The Criminal Age of Responsibility

In contrast to England and Wales, the criminal responsibility in Scandinavia is 15. Norwegians hold the view that children below the age of 15 cannot be held criminally liable for their actions, as they do not fully understand the difference between right and wrong. However this sharply contrasts with what the prosecutor in the Bulger case argued in court. The prosecutor argued that “some criminal acts are more obviously wrong, not merely to a 10 year old but to a child of perhaps half that age or even less.” 

This statement means that children even half the age of the two killers in the Bulger case would have been morally culpable for what they did, because every child is aware that a certain action is wrong or right. However, Scandinavians disagree with such a statement and strongly believe that children cannot be constructed as criminally culpable, punishable or moral entities in the same way that they are in

What Works?

So why then, given such endemic failings and ethical questionability, does the state and its criminal justice organs, continue to plough the coercive and incar-cerative furrow? Why, given the contemporary emphasis on “evidence-based” approaches, “what works” imperatives and ‘best-value priorities”, does state policy continue to court expensive failure? The answer lies in the historical emergence of the fermenting body of opinion that penal liberalism, has gone “too far”. 
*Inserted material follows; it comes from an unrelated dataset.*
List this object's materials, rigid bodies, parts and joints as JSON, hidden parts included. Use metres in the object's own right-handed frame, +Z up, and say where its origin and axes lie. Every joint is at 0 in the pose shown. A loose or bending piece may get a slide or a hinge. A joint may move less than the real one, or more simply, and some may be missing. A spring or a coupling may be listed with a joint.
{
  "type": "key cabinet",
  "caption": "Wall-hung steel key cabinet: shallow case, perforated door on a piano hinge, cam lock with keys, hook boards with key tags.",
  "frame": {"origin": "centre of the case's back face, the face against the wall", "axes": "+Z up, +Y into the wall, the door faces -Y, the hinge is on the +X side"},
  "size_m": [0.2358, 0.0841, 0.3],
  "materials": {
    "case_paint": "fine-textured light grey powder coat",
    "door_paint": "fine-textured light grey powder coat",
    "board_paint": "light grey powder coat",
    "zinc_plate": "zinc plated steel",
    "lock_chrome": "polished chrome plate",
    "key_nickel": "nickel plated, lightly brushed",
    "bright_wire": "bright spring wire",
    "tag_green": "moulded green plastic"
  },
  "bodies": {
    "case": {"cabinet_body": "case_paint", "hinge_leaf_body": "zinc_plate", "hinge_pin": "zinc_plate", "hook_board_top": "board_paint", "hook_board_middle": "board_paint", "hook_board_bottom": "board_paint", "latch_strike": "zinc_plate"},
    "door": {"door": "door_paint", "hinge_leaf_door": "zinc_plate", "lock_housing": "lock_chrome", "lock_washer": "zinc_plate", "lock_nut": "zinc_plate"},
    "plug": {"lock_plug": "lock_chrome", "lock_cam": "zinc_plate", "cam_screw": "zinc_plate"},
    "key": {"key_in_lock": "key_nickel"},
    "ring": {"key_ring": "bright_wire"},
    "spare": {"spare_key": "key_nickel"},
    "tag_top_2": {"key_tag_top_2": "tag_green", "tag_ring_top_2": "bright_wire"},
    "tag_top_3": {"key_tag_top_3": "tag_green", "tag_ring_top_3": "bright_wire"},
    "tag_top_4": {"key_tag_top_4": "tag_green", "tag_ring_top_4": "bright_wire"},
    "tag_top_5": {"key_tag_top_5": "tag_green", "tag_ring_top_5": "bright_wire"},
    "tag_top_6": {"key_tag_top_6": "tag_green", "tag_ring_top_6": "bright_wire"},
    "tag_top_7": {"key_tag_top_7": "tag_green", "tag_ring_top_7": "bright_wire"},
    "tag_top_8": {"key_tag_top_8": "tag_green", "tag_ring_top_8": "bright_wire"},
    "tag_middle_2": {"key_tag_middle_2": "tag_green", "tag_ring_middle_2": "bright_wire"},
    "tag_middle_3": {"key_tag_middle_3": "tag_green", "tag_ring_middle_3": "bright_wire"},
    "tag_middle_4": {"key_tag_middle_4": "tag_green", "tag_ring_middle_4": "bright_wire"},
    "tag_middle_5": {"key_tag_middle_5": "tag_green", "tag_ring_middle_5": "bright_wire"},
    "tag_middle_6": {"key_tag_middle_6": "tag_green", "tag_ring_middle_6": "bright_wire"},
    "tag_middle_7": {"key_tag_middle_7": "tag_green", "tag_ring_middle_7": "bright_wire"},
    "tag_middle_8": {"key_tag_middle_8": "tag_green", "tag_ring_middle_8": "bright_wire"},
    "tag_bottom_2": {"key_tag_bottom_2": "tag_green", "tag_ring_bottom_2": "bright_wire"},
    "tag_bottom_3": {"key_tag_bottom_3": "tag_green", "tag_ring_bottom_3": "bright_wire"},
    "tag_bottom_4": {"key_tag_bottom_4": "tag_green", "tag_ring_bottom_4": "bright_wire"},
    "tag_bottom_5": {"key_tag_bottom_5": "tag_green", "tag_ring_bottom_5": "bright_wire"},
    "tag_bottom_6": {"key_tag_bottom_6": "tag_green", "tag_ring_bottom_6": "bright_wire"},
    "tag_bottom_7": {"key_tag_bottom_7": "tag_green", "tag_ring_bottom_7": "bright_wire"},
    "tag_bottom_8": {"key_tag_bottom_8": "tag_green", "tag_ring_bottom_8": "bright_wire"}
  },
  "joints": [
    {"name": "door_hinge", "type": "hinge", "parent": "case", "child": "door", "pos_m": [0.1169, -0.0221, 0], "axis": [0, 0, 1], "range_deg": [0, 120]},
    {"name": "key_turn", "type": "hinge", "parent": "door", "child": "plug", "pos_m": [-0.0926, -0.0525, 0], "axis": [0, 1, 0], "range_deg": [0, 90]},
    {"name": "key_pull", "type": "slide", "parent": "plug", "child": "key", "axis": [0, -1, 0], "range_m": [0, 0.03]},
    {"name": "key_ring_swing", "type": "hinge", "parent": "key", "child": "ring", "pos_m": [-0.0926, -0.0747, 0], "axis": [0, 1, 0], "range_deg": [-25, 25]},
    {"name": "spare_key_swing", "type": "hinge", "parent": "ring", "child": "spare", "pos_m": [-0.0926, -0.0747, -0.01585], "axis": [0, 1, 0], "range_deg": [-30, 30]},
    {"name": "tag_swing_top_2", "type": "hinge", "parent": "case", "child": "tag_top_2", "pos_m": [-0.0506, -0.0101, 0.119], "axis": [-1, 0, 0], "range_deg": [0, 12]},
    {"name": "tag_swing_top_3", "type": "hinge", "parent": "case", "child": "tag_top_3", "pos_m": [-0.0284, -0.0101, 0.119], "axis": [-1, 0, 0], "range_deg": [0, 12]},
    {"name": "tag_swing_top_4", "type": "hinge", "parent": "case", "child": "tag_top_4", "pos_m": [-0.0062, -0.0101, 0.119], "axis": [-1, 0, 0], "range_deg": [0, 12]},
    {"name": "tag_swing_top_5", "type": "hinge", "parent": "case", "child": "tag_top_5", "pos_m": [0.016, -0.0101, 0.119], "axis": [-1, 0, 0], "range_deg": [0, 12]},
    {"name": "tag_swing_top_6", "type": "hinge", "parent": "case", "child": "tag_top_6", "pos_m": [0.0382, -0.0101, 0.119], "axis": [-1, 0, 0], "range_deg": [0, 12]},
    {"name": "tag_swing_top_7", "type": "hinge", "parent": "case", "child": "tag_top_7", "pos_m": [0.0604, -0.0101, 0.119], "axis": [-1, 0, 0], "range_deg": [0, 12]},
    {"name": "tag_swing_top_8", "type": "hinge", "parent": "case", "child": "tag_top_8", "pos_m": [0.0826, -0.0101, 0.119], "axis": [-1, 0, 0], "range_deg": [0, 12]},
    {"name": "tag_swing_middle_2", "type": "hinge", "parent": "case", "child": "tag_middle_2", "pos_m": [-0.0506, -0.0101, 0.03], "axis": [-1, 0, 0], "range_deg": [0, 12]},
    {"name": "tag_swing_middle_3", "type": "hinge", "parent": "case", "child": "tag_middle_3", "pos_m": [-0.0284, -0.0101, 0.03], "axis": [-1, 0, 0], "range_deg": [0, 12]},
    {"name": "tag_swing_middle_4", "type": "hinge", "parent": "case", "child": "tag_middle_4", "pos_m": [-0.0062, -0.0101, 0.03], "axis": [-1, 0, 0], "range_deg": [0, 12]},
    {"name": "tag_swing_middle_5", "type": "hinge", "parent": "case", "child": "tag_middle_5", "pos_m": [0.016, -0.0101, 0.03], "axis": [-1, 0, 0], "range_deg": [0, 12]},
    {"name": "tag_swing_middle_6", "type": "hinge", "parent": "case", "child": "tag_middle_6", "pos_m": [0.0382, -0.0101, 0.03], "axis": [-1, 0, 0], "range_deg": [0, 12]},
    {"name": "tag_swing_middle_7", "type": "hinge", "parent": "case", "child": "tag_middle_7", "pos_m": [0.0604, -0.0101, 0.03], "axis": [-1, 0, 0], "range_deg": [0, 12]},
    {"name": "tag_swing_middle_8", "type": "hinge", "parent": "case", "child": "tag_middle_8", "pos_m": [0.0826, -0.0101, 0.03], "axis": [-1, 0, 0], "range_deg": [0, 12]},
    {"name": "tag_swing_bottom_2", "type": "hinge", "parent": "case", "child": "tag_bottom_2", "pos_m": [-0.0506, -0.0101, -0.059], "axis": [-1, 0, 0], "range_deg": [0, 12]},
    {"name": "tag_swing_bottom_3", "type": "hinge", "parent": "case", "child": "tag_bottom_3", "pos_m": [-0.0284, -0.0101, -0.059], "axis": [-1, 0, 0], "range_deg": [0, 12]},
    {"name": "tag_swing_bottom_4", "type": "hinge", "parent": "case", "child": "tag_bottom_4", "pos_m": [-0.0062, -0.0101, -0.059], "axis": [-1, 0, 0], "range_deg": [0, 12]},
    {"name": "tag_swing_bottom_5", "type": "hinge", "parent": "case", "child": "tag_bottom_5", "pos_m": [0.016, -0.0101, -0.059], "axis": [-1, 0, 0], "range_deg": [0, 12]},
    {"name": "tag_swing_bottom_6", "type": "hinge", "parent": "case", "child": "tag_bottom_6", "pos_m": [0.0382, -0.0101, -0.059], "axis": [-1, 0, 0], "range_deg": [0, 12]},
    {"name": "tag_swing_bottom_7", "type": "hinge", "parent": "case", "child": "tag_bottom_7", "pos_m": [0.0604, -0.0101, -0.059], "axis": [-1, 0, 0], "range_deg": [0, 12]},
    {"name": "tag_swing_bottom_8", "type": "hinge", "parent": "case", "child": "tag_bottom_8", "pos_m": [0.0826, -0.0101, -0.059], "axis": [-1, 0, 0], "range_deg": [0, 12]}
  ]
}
This has served, not only to politicise the whole spectrum of youth justice policy in England and Wales, but as a result has subjected it to the sensationalist glare of the media, who have energized public concern, by portraying every troublesome child as “out of control”, and “demonic”. Instigating a reoccurring state of moral panic, in which the youth of today have become affixed as society’s number one “folk-devil”.

Indeed, while it may serve some political agendas to “rouse public fears and to proffer what sound like hard hitting measures in response, the reality is that all too  often these are misleading and fruitless courses of action.” It can be argued that political parties have the knack of magnifying problems, and detracting from options that offer a better prospect of constructing a system of youth justice that is both effective and humane. 

It is important to note that most youth justice re-form is not simply driven by an increase in crime but it is also a reflection of the sudden and volatile shifts in political mood, in which short term political gain overrides any other concern.

The study of youth justice policy and practice, tells us more about social order and political decision making, than it does about the nature of juvenile offending and the most effective ways to respond to it.

Trial by Media

The current situation around the world sees many cases being subjected to trial by media. Crime is one of the most popular consumer products of our times. “Packaged for newspapers, TV and film drama, crime is everywhere as news item and entertainment, in spite of its often solemn wrapping it provides entertainment too.” An extremely good example of this was the Bulger case. The role of the media, no doubt “played a part in escalating public fear and changes in the political mood.” Indeed, the Bulger case was widespread and had sensational press coverage. The three consequences which can be related to the media attention given to the Bulger case, was that first, it initiated reconsideration of the social construction ten year old as “demons” rather than as ‘innocents”. Secondly, it helped to mobilize adult fear and moral panic about the moral degeneracy of youth in general. And lastly, it recast child offenders as “demons” and legitimized a series of tough law and order reforms.

Indeed it is difficult to avoid the conclusion that the policy of resorting to coercive methods is not only inhumane and expensive, but also counterproductive, for not only does it fail to treat the underlying causes of criminal behaviour, but it exasperates disillusionment and discontent. Statistical evidence states that 80 per cent of young offenders placed in custody re-offend within twelve months of their release.

Tough versus Rational?

What is apparent is that such policy does and almost certainly always will underpin youth justice policy in England and Wales, not because there is no viable alternative, for there are alternatives to coercion, such as restorative justice, welfare paternalism and participative community based interventions. But rather because coercion is derived from a political calculation, that the enduring imperative to be seen “tough” always outweighs penological rationality.

Incarceration then purely and simply represents the populist approach at a time where such politics of “institutionalized intolerance” negates the wealth of research evidence and practice experience, instead representing penological irrationality, derived from a policy of intolerance and punitiveness.

It is impossible to avoid the conclusion that behaviour which society finds problematic can only be changed by coercive methods and juveniles, who are perceived as creating difficulties for others, can only be reformed by being constrained, controlled or compelled to do so.

Navpreet Virk is a trainee solicitor practicing in family law with a specialist interest in juvenile justice. Richard Gibbs, a criminal barrister and author, is a member of No5 Chambers.